Data description: clim_decade.csv.
The csv file contains the following columns:
year: calendar year;
month: calendar month encoded numerically (i.e, 1 = January);
av_dailymax_temp_F: average maximum daily air temperature (degrees Fahrenheit);
av_dailymin_temp_F: average minimum daily air temperature (degrees Fahrenheit);
dailyav_temp_F: average daily air temperature (degrees Fahrenheit);
precip_in: total monthly precipitation (in)
Habitat affinities
Dataset overview:
Species habitat affinities were assigned by Szojka and Germain (2024) using a 7-year historical dataset of species' cover in serpentine and non-serpentine sites at McLaughlin Natural Reserve (80 sites total, courtesy of S. Harrison). For more information on how habitat affinities were assigned, see 'Assignment of species affinities' in the Supplementary Information associated with our article. Please contact S. Harrison with inquires about the raw dataset that was used to construct species habitat affinities.
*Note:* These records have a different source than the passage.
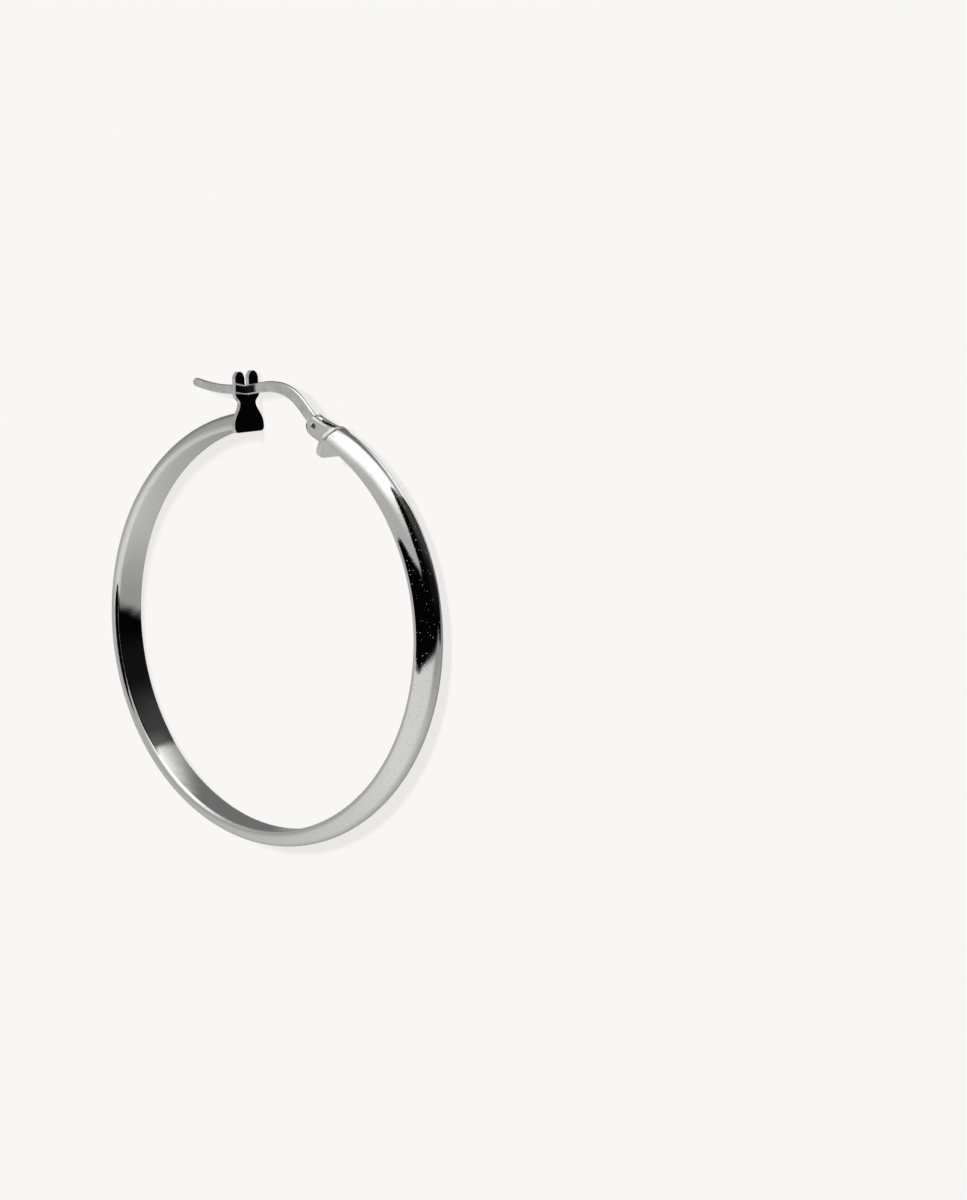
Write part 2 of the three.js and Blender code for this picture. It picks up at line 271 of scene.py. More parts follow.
def catch_outline():
    """A bell foot, a waist, a flare and two horns with the slot between them. Y is up from the foot."""
    waist, bell = WAIST_WIDTH / 2, (WAIST_HEIGHT - CATCH_CORNER) / 2
    horn = SLOT + HORN_WIDTH
    jaw, jaw_height = horn + JAW_FLARE, WAIST_HEIGHT + JAW_OVER_WAIST
    tip = SLOT_HEIGHT + HORN_HEIGHT - HORN_TIP
    return mirrored(
        [(0, 0)]
        + bend([(HALF_FOOT - CATCH_CORNER, 0), (HALF_FOOT, 0), (HALF_FOOT, CATCH_CORNER)], 10)
        + bend([(HALF_FOOT, CATCH_CORNER), (HALF_FOOT, CATCH_CORNER + bell),
                (waist, WAIST_HEIGHT - 0.55 * bell), (waist, WAIST_HEIGHT)], 24)
        + bend([(waist, WAIST_HEIGHT), (waist, WAIST_HEIGHT + 0.45 * JAW_OVER_WAIST),
                (jaw, jaw_height - 0.4 * JAW_OVER_WAIST), (jaw, jaw_height)], 16)
        + bend([(jaw, jaw_height), (jaw, jaw_height + 0.5 * JAW_OVER_WAIST),
                (horn, jaw_height + JAW_OVER_WAIST)], 10)
        + arc(((SLOT + horn) / 2, tip), (HORN_WIDTH / 2, HORN_TIP), 0, 180, 28)
        + arc((0, SLOT_HEIGHT + SLOT), (SLOT, SLOT), 0, -90, 10)
    )


def hinge_outline():
    """The band's section with a margin and a deep rounded foot. Y is the height over the crown line."""
    foot, neck, shoulder = -BAND_THICKNESS - HINGE_DROP, CLEVIS_WIDTH / 2, -DOME_RISE - HINGE_OVER_CROWN
    leaves_side = (HALF_FOOT - 0.05, shoulder + 0.28 * DOME_RISE)
    meets_neck = (neck + 0.3 * (HALF_FOOT - neck), HINGE_OVER_CROWN - 0.05)
    return mirrored(
        [(0, foot)]
        + bend([(HALF_FOOT - HINGE_CORNER, foot), (HALF_FOOT, foot), (HALF_FOOT, foot + HINGE_CORNER)], 18)
        + bend([(HALF_FOOT, shoulder), leaves_side, meets_neck, (neck, HINGE_OVER_CROWN)], 22)
        + [(0, HINGE_OVER_CROWN)]
    )


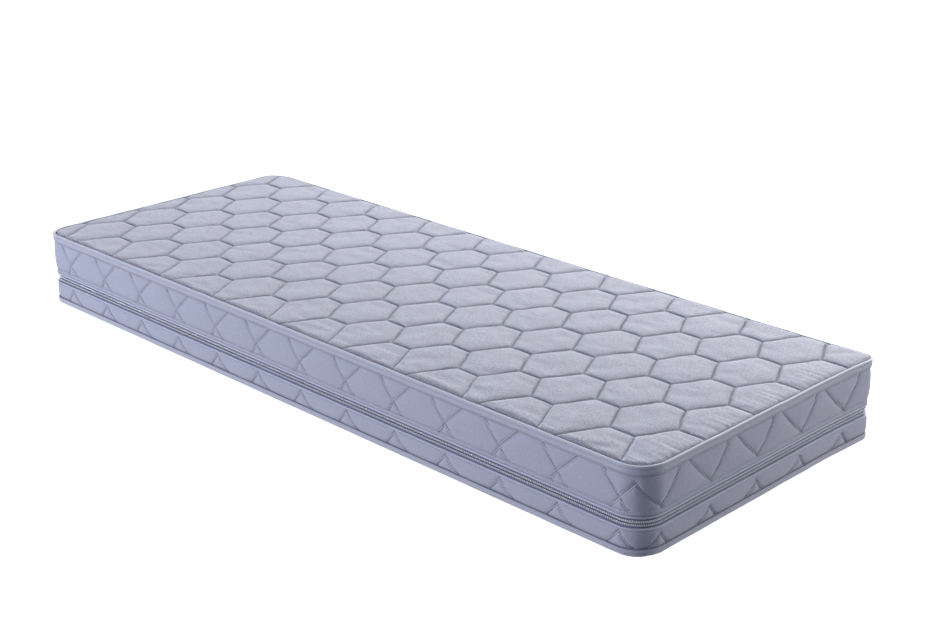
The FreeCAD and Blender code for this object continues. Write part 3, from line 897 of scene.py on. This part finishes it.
def zip_tape(name, node, body, park):
    """A woven tape that carries a row of coil, with its edge folded back where the slider parks."""
    low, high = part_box(node)
    inside = HIGH[0] - high.x
    heights = np.linspace(low.z, high.z, 11)
    profile = [(inside, z) for z in heights] + [(inside + 0.95 * MM, z) for z in heights[::-1]]
    hem = UPPER_HEM - 0.4 * MM

    def wave(s, inset, z):
        ripple = 0.12 * MM * smooth_noise(s, z, 30 * MM, 55, PERIMETER)
        if park:
            beside = np.abs(s - PARK_MIDDLE) < PARK_REACH
            lifted = hem + (z - low.z) * (high.z - hem) / (high.z - low.z)
            z = np.where(beside, lifted, z)
        return inset + ripple + 0.12 * MM - zip_bulge(s), z

    piece = sweep(name, profile, 3 * MM, wave=wave)
    stand_for(piece, body, "zip_tape", node)
    return piece


def zip_parts():
    """Both coils, the tapes they are sewn to, and the slider with its bridge, pull tab and stop."""
    zip_tape("upper_zip_ribbon", "upper_zip_tape", "cover_top", True)
    zip_tape("lower_zip_ribbon", "lower_zip_tape", "cover_bottom", False)
    coil("upper_coil_loops", "upper_zip_coil", "cover_top", -1, 0.5)
    coil("lower_coil_loops", "lower_zip_coil", "cover_bottom", 1, 0.0)
    for node in ("slider_body", "slider_bridge", "pull_tab", "zip_end_stop"):
        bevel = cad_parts[node].modifiers.new("soft_edges", "BEVEL")
        bevel.width = 0.25 * MM
        bevel.segments = 3
        bevel.limit_method = "ANGLE"


# ---------------------------------------------------------------- lining, bottom panel, sleeve, foam

def flat_grid(inset, step):
    """An even grid over the mattress at that inset, bent round the corners."""
    half_x, half_y = LENGTH / 2 - inset, WIDTH / 2 - inset
    x, y = np.meshgrid(np.linspace(-half_x, half_x, int(2 * half_x / step)),
                       np.linspace(-half_y, half_y, int(2 * half_y / step)))
    return warp_corner(x, y, inset)


def lining_panel(name, node, body, quilting_above):
    """Non-woven lining of a quilted panel, dimpled along the quilting seams."""
    low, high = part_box(node)
    inset = HIGH[0] - high.x
    x, y = quilt_grid(inset, COARSE, 8, 6, 9 * MM)
    dimple = (1.2 if quilting_above else -1.2) * MM * (1 - quilt_rise(x, y, 9 * MM))
    piece = closed_slab(name, x, y, high.z + dimple, low.z + dimple, bottom_grid=True)
    stand_for(piece, body, "backing", node)
    return piece


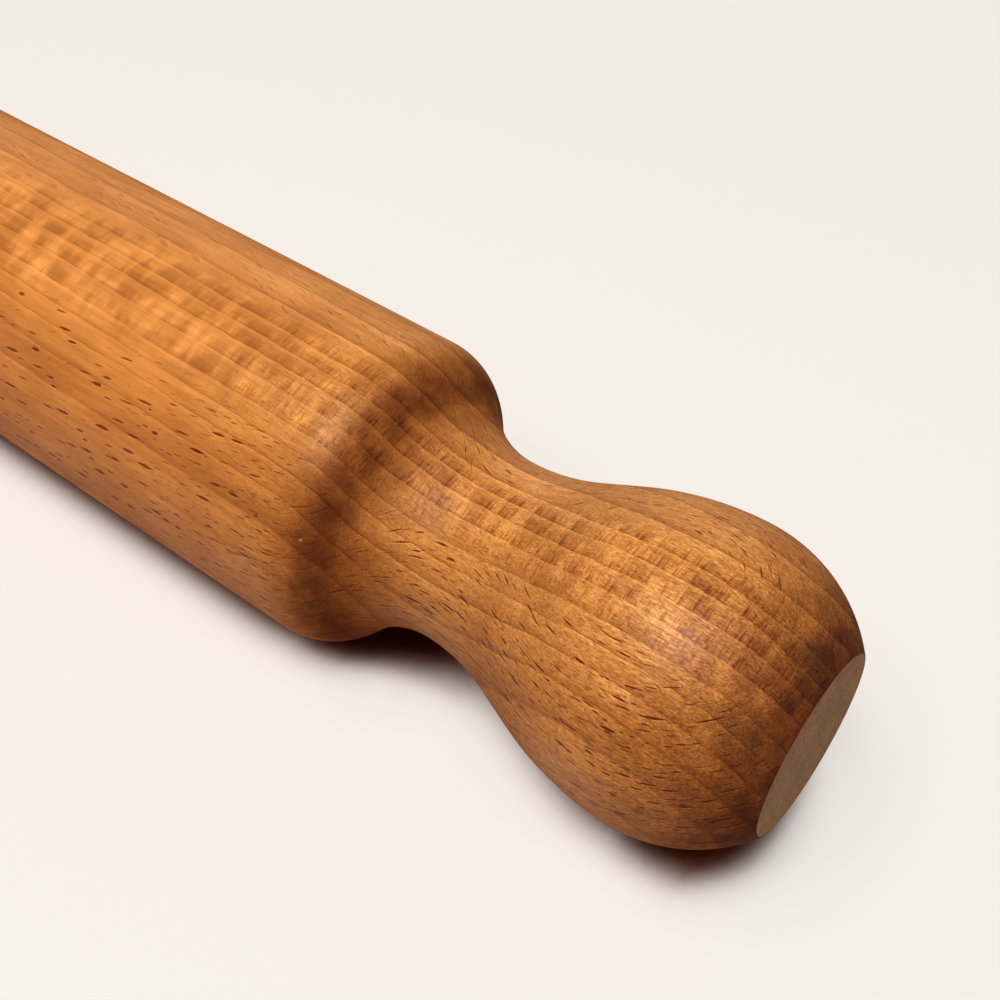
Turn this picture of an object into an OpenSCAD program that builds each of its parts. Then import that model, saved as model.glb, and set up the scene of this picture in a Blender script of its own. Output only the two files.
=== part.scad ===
/* [Barrel] */
// Length over the two end faces
overall_l = 400; // [300:5:500]
// Diameter of the straight rolling barrel
barrel_d = 50; // [46:0.5:60]

/* [Shoulder and neck] */
// Radius of the round shoulder that ends the barrel
shoulder_r = 9.6; // [4:0.2:18]
// Diameter of the neck, the narrowest place of a handle
neck_d = 29.6; // [24:0.2:36]
// Distance from the end of the straight barrel to the middle of the neck
neck_at = 20.4; // [14:0.2:26]
// Radius of the hollow on the neck's outer side
neck_r = 33; // [20:0.2:60]

/* [Knob] */
// Length of the straight flare between the neck's hollow and the back of the knob
flare_l = 6.6; // [1:0.2:16]
// Diameter of the knob at its widest place
knob_d = 45.8; // [38:0.2:50]
// Distance from the end of the straight barrel to the knob's widest place
knob_at = 56; // [48:0.2:62]

/* [End face] */
// Diameter of the flat end face, measured to its corner before the edge is eased
face_d = 27.2; // [16:0.2:36]
// Distance from the end of the straight barrel to the end face
face_at = 74.4; // [70:0.2:90]
// Radius of the eased edge round the end face
face_edge_r = 0.8; // [0.2:0.1:2]

/* [Hidden] */
$fa = 3;

// An arc's chords turn through this many degrees, or are this long on the smallest arcs.
chord_turn = 3;
chord_l = 0.2;
beech = "#bf7a3f";

barrel_r = barrel_d / 2;
neck_min_r = neck_d / 2;
knob_max_r = knob_d / 2;
barrel_end = overall_l / 2 - face_at;

// Shoulder: a round and a cove, both turning through one angle, lead the barrel's radius
// down to the neck's. Their slopes are level at the barrel and at the neck.
shoulder_drop = barrel_r - neck_min_r;
shoulder_turn = 2 * atan(shoulder_drop / neck_at);
cove_r = neck_at / sin(shoulder_turn) - shoulder_r;

// Flare: the neck's hollow and the back of the knob are tangent to one straight cone.
flare_run = knob_at - neck_at;
flare_rise = knob_max_r - neck_min_r;
flare_radii = (flare_run ^ 2 + flare_rise ^ 2 - flare_l ^ 2) / (2 * flare_rise);
flare_turn = atan2(flare_run, flare_radii - flare_rise) - atan2(flare_l, flare_radii);
knob_back_r = flare_radii - neck_r;

// Front of the knob: one arc from the widest place to the corner of the end face.
front_run = face_at - knob_at;
front_drop = (knob_d - face_d) / 2;
front_r = front_run / sin(2 * atan(front_drop / front_run));

// Eased edge: a small arc tangent to the knob's front and to the end face.
edge_at = face_at - face_edge_r;
edge_turn = asin((edge_at - knob_at) / (front_r - face_edge_r));
edge_centre_r = knob_max_r - front_r + (front_r - face_edge_r) * cos(edge_turn);

// Points are [radius, distance along the pin]. A turn of 0 faces straight out from the
// axis, and 90 faces the end. An arc leaves out its first point, which the curve before
// it has drawn.
function on_arc(centre, r, turn) = centre + r * [cos(turn), sin(turn)];

function arc(centre, r, from, to) =
    let (
        turn = abs(to - from),
        arc_l = PI * r * turn / 180,
        chords = ceil(min(turn / chord_turn, arc_l / chord_l))
    )
    [for (i = [1:chords]) on_arc(centre, r, from + (to - from) * i / chords)];

// One handle, from the end of the straight barrel to the end face
function handle() =
    let (
        shoulder_centre = [barrel_r - shoulder_r, 0],
        cove_centre = [neck_min_r + cove_r, neck_at],
        neck_centre = [neck_min_r + neck_r, neck_at],
        back_centre = [knob_max_r - knob_back_r, knob_at],
        front_centre = [knob_max_r - front_r, knob_at],
        edge_centre = [edge_centre_r, edge_at]
    )
    concat(
        [[barrel_r, 0]],
        arc(shoulder_centre, shoulder_r, 0, shoulder_turn),
        arc(cove_centre, cove_r, 180 + shoulder_turn, 180),
        arc(neck_centre, neck_r, 180, 180 - flare_turn),
        [on_arc(back_centre, knob_back_r, -flare_turn)],
        arc(back_centre, knob_back_r, -flare_turn, 0),
        arc(front_centre, front_r, 0, edge_turn),
        arc(edge_centre, face_edge_r, edge_turn, 90),
        [[0, face_at]]
    );

// Both handles are turned to one pattern, so the outline of the second mirrors the first.
function outline() =
    let (
        near = [for (point = handle()) point + [0, barrel_end]],
        far = [for (i = [len(near) - 1:-1:0]) [near[i][0], -near[i][1]]]
    )
    concat(far, near);

// The whole pin is turned from one billet, and lies along the X axis.
module rolling_pin() {
    color(beech)
        rotate([0, 90, 0])
            rotate_extrude()
                polygon(outline());
}

rolling_pin();
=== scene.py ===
import math

import bpy
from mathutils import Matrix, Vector


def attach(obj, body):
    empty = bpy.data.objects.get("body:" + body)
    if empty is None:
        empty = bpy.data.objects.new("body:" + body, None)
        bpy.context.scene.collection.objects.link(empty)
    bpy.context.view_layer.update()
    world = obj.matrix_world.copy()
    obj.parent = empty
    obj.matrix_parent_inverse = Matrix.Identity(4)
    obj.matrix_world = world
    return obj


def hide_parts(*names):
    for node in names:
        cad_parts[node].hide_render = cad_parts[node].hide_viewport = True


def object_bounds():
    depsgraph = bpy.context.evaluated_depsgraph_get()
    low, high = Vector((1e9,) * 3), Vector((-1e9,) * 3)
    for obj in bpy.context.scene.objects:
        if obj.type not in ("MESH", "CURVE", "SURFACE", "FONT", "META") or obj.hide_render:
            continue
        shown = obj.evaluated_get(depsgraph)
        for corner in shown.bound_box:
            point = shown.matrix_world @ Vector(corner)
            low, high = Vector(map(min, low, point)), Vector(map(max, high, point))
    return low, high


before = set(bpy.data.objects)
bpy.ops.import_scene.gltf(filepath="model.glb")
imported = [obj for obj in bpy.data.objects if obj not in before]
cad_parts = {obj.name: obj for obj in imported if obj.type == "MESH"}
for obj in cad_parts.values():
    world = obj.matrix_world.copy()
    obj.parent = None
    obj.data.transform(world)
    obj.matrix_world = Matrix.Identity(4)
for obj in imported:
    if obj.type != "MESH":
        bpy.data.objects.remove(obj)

cad_low, cad_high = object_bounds()
MM = 0.001

# Outline of one handle, in metres. Distances are from the end of the straight barrel.
SHOULDER_R = 9.6 * MM
NECK_R_MIN = 14.8 * MM
NECK_AT = 20.4 * MM
NECK_HOLLOW_R = 33 * MM
FLARE_L = 6.6 * MM
KNOB_R_MAX = 22.9 * MM
KNOB_AT = 56 * MM
FACE_R = 13.6 * MM
FACE_AT = 74.4 * MM
FACE_EDGE_R = 0.8 * MM

# The barrel and the overall length come from the frame.
HALF_L = cad_high.x
BARREL_R = cad_high.z
BARREL_END = HALF_L - FACE_AT

# Facets of the lathe work: steps round the pin, the longest chord along an arc of its outline, and
# the steps along its straight lines
STEPS_ROUND = 256
CHORD = 0.6 * MM
BARREL_STEPS = 6
FLARE_STEPS = 8
FACE_STEPS = 6
# Points closer than these become one, at the mirror and at the ends of the spin
MIRROR_MERGES = 0.01 * MM
SPIN_MERGES = 0.002 * MM
# Edges that turn less than this, in degrees, are shaded smooth
SMOOTH_UNDER = 40

# The camera: where it stands, how far it is turned and tipped in degrees, and its lens in mm
CAMERA_AT = (0.2266, -0.0996, 0.1470)
CAMERA_TURN = 37.91
CAMERA_TIP = 46.73
CAMERA_LENS = 48.11
CAMERA_SENSOR = 36
CAMERA_SEES = (0.01, 50)

# The floor: its width in metres, its colour as it lights the pin, its paler colour as it is seen,
# and the distances between which it fades into one even tone, far from the pin
FLOOR_W = 8
FLOOR_COLOUR = (0.44, 0.35, 0.26)
FLOOR_SEEN = (0.95, 0.89, 0.83)
FLOOR_FADES = (0.35, 0.9)
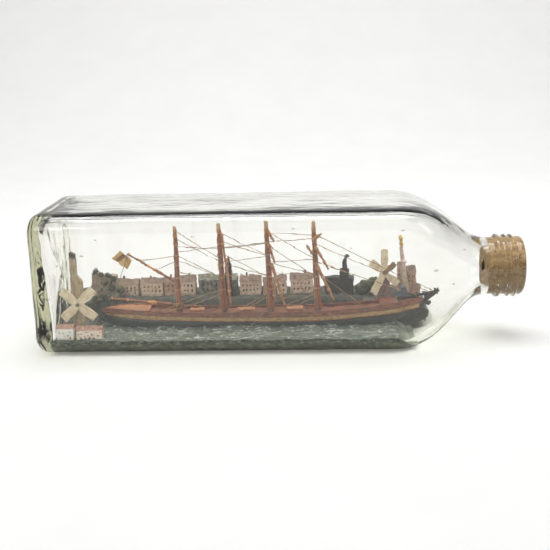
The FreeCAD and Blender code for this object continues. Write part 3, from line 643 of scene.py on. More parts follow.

Data description: disp_mode_RMG.csv.
The csv file contains the following columns:
species: abbreviated code representing identified species;
status_sh: habitat assignment where m = matrix (non-serpentine), p = patch (serpentine), g = generalist (both serpentine & non-serpentine), and r = rare (habitat unassigned)
The raw data files have all been cleaned and wrangled to create the data frames used for generating the figures and statistical analyses in our article 'Experimentally enhancing dispersal reveals the outsized importance of transient dynamics in a fluctuating environment' (see 01data_clean.Rmd). All figures for publication can be found in 02data_vis.Rmd, which requires all raw data files, cleaned data files, and 01data_clean to run successfully. Note: all plots generated for publication in 02data_vis were tidied for visual clarity and aesthetics only (e.g., orientation and placement of plots/legends/statistical significance indicators, addition of cartoon icons, etc.) using Affinity Designer. Full descriptions of data frame structures for those used in each analysis are given in 03stats.Rmd. To run the code in 03stats.Rmd, all raw data files and 01data_clean.Rmd are required.